■ **Object data in JSON**

= = = =

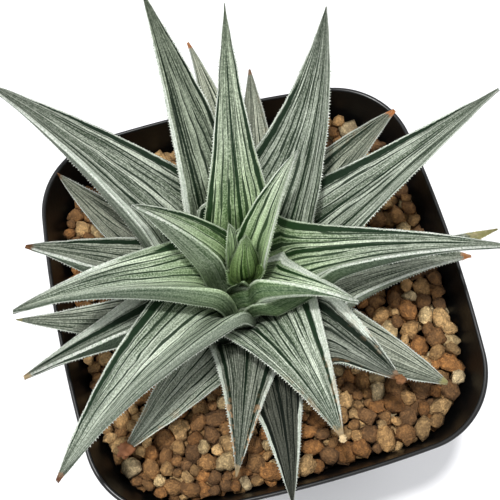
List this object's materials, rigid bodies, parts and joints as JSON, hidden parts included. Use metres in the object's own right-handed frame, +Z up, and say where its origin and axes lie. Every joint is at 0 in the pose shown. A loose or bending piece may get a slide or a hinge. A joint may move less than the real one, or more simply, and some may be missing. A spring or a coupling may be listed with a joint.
{
  "type": "potted haworthia",
  "caption": "Small rosette succulent with pointed, banded grey-green leaves, growing in granular soil in a square black plastic pot.",
  "frame": {"origin": "middle of the flat underside of the pot", "axes": "+Z up; +X and +Y square to the pot's sides, with the two nearest sides of the picture facing -Y and +X"},
  "size_m": [0.1072, 0.1009, 0.1168],
  "materials": {
    "pot": "satin black",
    "soil": "dry porous grains",
    "stem": "matt",
    "leaf": "satin, striped dark green on silvery green"
  },
  "bodies": {
    "root": {"pot": "pot", "soil": "soil", "stem_and_roots": "stem", "leaf_01": "leaf", "leaf_02": "leaf", "leaf_03": "leaf", "leaf_04": "leaf", "leaf_05": "leaf", "leaf_06": "leaf", "leaf_07": "leaf", "leaf_08": "leaf", "leaf_09": "leaf", "leaf_10": "leaf", "leaf_11": "leaf", "leaf_12": "leaf", "leaf_13": "leaf", "leaf_14": "leaf", "leaf_15": "leaf", "leaf_16": "leaf", "leaf_17": "leaf", "leaf_18": "leaf", "leaf_19": "leaf", "leaf_20": "leaf", "leaf_21": "leaf", "leaf_22": "leaf", "leaf_23": "leaf", "leaf_24": "leaf", "leaf_25": "leaf", "leaf_26": "leaf", "leaf_27": "leaf", "leaf_28": "leaf"}
  },
  "joints": []
}
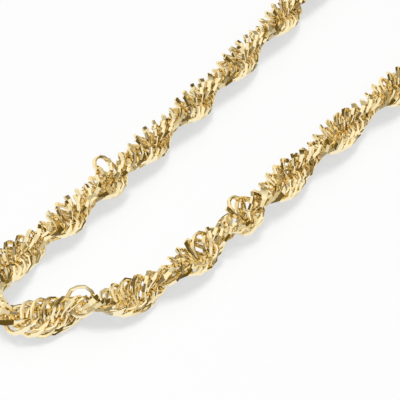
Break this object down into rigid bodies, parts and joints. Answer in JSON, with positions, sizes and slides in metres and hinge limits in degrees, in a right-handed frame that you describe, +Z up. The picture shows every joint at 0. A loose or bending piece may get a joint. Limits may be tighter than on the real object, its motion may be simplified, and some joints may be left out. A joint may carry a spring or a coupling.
{
  "type": "twisted chain necklace",
  "caption": "Gold neck chain of fine interlinked curb links twisted into a ribbon, laid as a closed loop with a plain ring clasp",
  "frame": {"origin": "on the surface that the necklace lies on, under the middle of its bounding box", "axes": "+X across the loop, +Y from the tight bend to the clasp, +Z up from the surface"},
  "size_m": [0.0675, 0.2071, 0.0029],
  "materials": {
    "chain_gold": "polished, diamond cut",
    "plain_gold": "polished"
  },
  "bodies": {
    "root": {"chain": "chain_gold", "left_ring": "plain_gold", "clasp": "plain_gold", "right_ring": "plain_gold"}
  },
  "joints": []
}
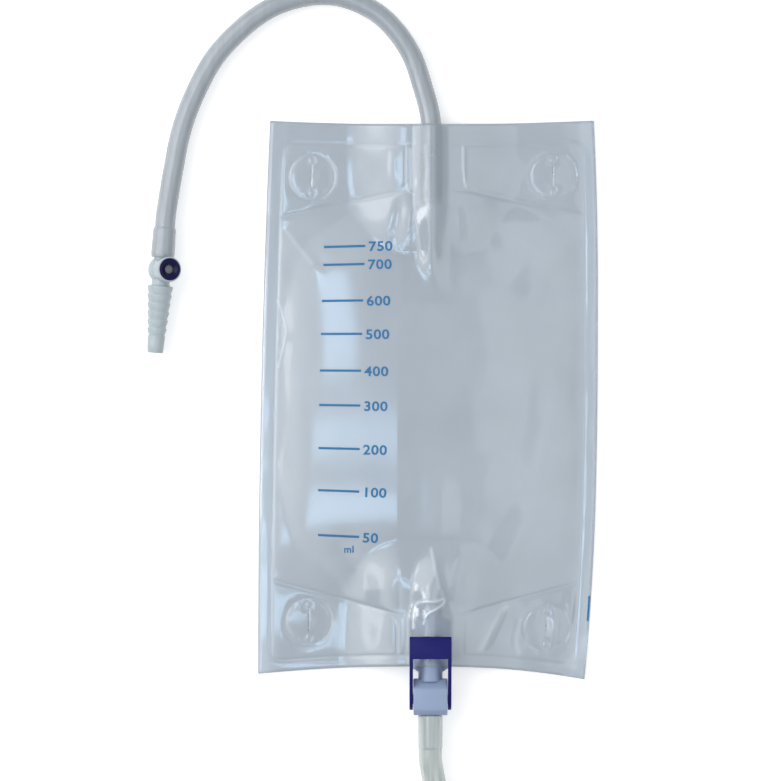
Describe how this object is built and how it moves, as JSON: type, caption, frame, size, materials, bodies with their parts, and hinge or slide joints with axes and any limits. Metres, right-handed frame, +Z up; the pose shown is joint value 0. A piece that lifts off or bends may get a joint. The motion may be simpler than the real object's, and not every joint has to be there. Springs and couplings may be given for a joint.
{
  "type": "urine drainage leg bag",
  "caption": "Flat welded drainage pouch with strap eyelets, an inlet tube to a barbed catheter connector with a sampling port, and a lever tap with an outlet tube.",
  "frame": {"origin": "on the table, under the middle of the pouch and its tap, measured without the hoses and the connector", "axes": "+Z up from the table through the printed side, +Y along the pouch towards the inlet end, +X to the right of the printed side"},
  "size_m": [0.1937, 0.3927, 0.0165],
  "materials": {
    "front_film": "satin translucent PVC film, embossed by the welds, with printed graduations",
    "back_film": "satin translucent PVC film",
    "valve_film": "thin clear film",
    "soft_tube": "soft translucent PVC tube, glossy",
    "white_plastic": "satin moulded plastic",
    "dark_ring": "glossy dark violet moulded plastic",
    "grey_rubber": "matt rubber",
    "tap_plastic": "satin pale blue translucent moulded plastic",
    "barrel_plastic": "satin moulded plastic",
    "blue_plastic": "glossy blue moulded plastic"
  },
  "bodies": {
    "bag": {"front_film": "front_film", "back_film": "back_film", "valve_flap_front": "valve_film", "valve_flap_back": "valve_film", "inlet_tube": "soft_tube", "inlet_cuff": "soft_tube", "connector_body": "white_plastic", "port_ring": "dark_ring", "port_septum": "grey_rubber", "tap_body": "tap_plastic", "outlet_tube": "soft_tube", "outlet_cuff": "soft_tube"},
    "lever": {"tap_lever": "blue_plastic", "tap_plug": "barrel_plastic"}
  },
  "joints": [
    {"name": "tap_turn", "type": "hinge", "parent": "bag", "child": "lever", "pos_m": [0.001, -0.1135, 0.0066], "axis": [1, 0, 0], "range_deg": [0, 130]}
  ]
}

= = = =

■ **Problem to solve**
Reproduce the material verbatim, line by line.

■ **Response to the exercise**
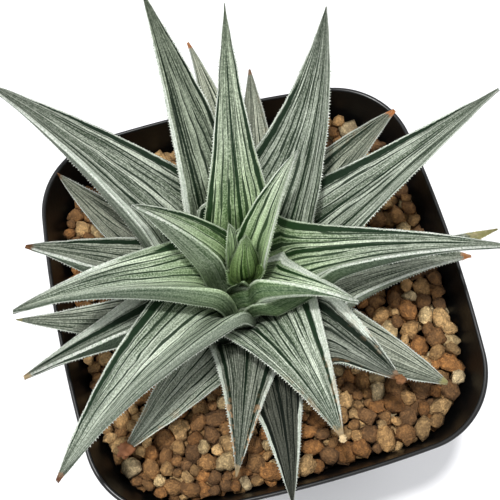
List this object's materials, rigid bodies, parts and joints as JSON, hidden parts included. Use metres in the object's own right-handed frame, +Z up, and say where its origin and axes lie. Every joint is at 0 in the pose shown. A loose or bending piece may get a slide or a hinge. A joint may move less than the real one, or more simply, and some may be missing. A spring or a coupling may be listed with a joint.
{
  "type": "potted haworthia",
  "caption": "Small rosette succulent with pointed, banded grey-green leaves, growing in granular soil in a square black plastic pot.",
  "frame": {"origin": "middle of the flat underside of the pot", "axes": "+Z up; +X and +Y square to the pot's sides, with the two nearest sides of the picture facing -Y and +X"},
  "size_m": [0.1072, 0.1009, 0.1168],
  "materials": {
    "pot": "satin black",
    "soil": "dry porous grains",
    "stem": "matt",
    "leaf": "satin, striped dark green on silvery green"
  },
  "bodies": {
    "root": {"pot": "pot", "soil": "soil", "stem_and_roots": "stem", "leaf_01": "leaf", "leaf_02": "leaf", "leaf_03": "leaf", "leaf_04": "leaf", "leaf_05": "leaf", "leaf_06": "leaf", "leaf_07": "leaf", "leaf_08": "leaf", "leaf_09": "leaf", "leaf_10": "leaf", "leaf_11": "leaf", "leaf_12": "leaf", "leaf_13": "leaf", "leaf_14": "leaf", "leaf_15": "leaf", "leaf_16": "leaf", "leaf_17": "leaf", "leaf_18": "leaf", "leaf_19": "leaf", "leaf_20": "leaf", "leaf_21": "leaf", "leaf_22": "leaf", "leaf_23": "leaf", "leaf_24": "leaf", "leaf_25": "leaf", "leaf_26": "leaf", "leaf_27": "leaf", "leaf_28": "leaf"}
  },
  "joints": []
}
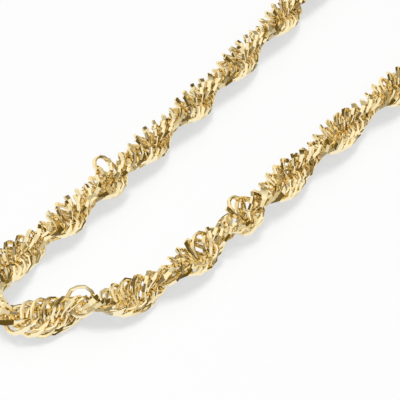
Break this object down into rigid bodies, parts and joints. Answer in JSON, with positions, sizes and slides in metres and hinge limits in degrees, in a right-handed frame that you describe, +Z up. The picture shows every joint at 0. A loose or bending piece may get a joint. Limits may be tighter than on the real object, its motion may be simplified, and some joints may be left out. A joint may carry a spring or a coupling.
{
  "type": "twisted chain necklace",
  "caption": "Gold neck chain of fine interlinked curb links twisted into a ribbon, laid as a closed loop with a plain ring clasp",
  "frame": {"origin": "on the surface that the necklace lies on, under the middle of its bounding box", "axes": "+X across the loop, +Y from the tight bend to the clasp, +Z up from the surface"},
  "size_m": [0.0675, 0.2071, 0.0029],
  "materials": {
    "chain_gold": "polished, diamond cut",
    "plain_gold": "polished"
  },
  "bodies": {
    "root": {"chain": "chain_gold", "left_ring": "plain_gold", "clasp": "plain_gold", "right_ring": "plain_gold"}
  },
  "joints": []
}
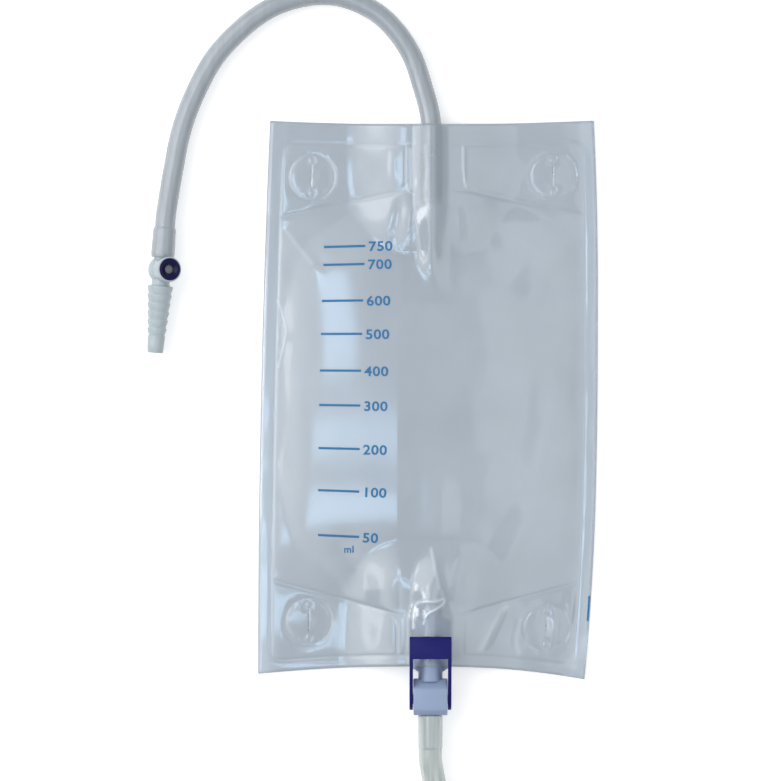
Describe how this object is built and how it moves, as JSON: type, caption, frame, size, materials, bodies with their parts, and hinge or slide joints with axes and any limits. Metres, right-handed frame, +Z up; the pose shown is joint value 0. A piece that lifts off or bends may get a joint. The motion may be simpler than the real object's, and not every joint has to be there. Springs and couplings may be given for a joint.
{
  "type": "urine drainage leg bag",
  "caption": "Flat welded drainage pouch with strap eyelets, an inlet tube to a barbed catheter connector with a sampling port, and a lever tap with an outlet tube.",
  "frame": {"origin": "on the table, under the middle of the pouch and its tap, measured without the hoses and the connector", "axes": "+Z up from the table through the printed side, +Y along the pouch towards the inlet end, +X to the right of the printed side"},
  "size_m": [0.1937, 0.3927, 0.0165],
  "materials": {
    "front_film": "satin translucent PVC film, embossed by the welds, with printed graduations",
    "back_film": "satin translucent PVC film",
    "valve_film": "thin clear film",
    "soft_tube": "soft translucent PVC tube, glossy",
    "white_plastic": "satin moulded plastic",
    "dark_ring": "glossy dark violet moulded plastic",
    "grey_rubber": "matt rubber",
    "tap_plastic": "satin pale blue translucent moulded plastic",
    "barrel_plastic": "satin moulded plastic",
    "blue_plastic": "glossy blue moulded plastic"
  },
  "bodies": {
    "bag": {"front_film": "front_film", "back_film": "back_film", "valve_flap_front": "valve_film", "valve_flap_back": "valve_film", "inlet_tube": "soft_tube", "inlet_cuff": "soft_tube", "connector_body": "white_plastic", "port_ring": "dark_ring", "port_septum": "grey_rubber", "tap_body": "tap_plastic", "outlet_tube": "soft_tube", "outlet_cuff": "soft_tube"},
    "lever": {"tap_lever": "blue_plastic", "tap_plug": "barrel_plastic"}
  },
  "joints": [
    {"name": "tap_turn", "type": "hinge", "parent": "bag", "child": "lever", "pos_m": [0.001, -0.1135, 0.0066], "axis": [1, 0, 0], "range_deg": [0, 130]}
  ]
}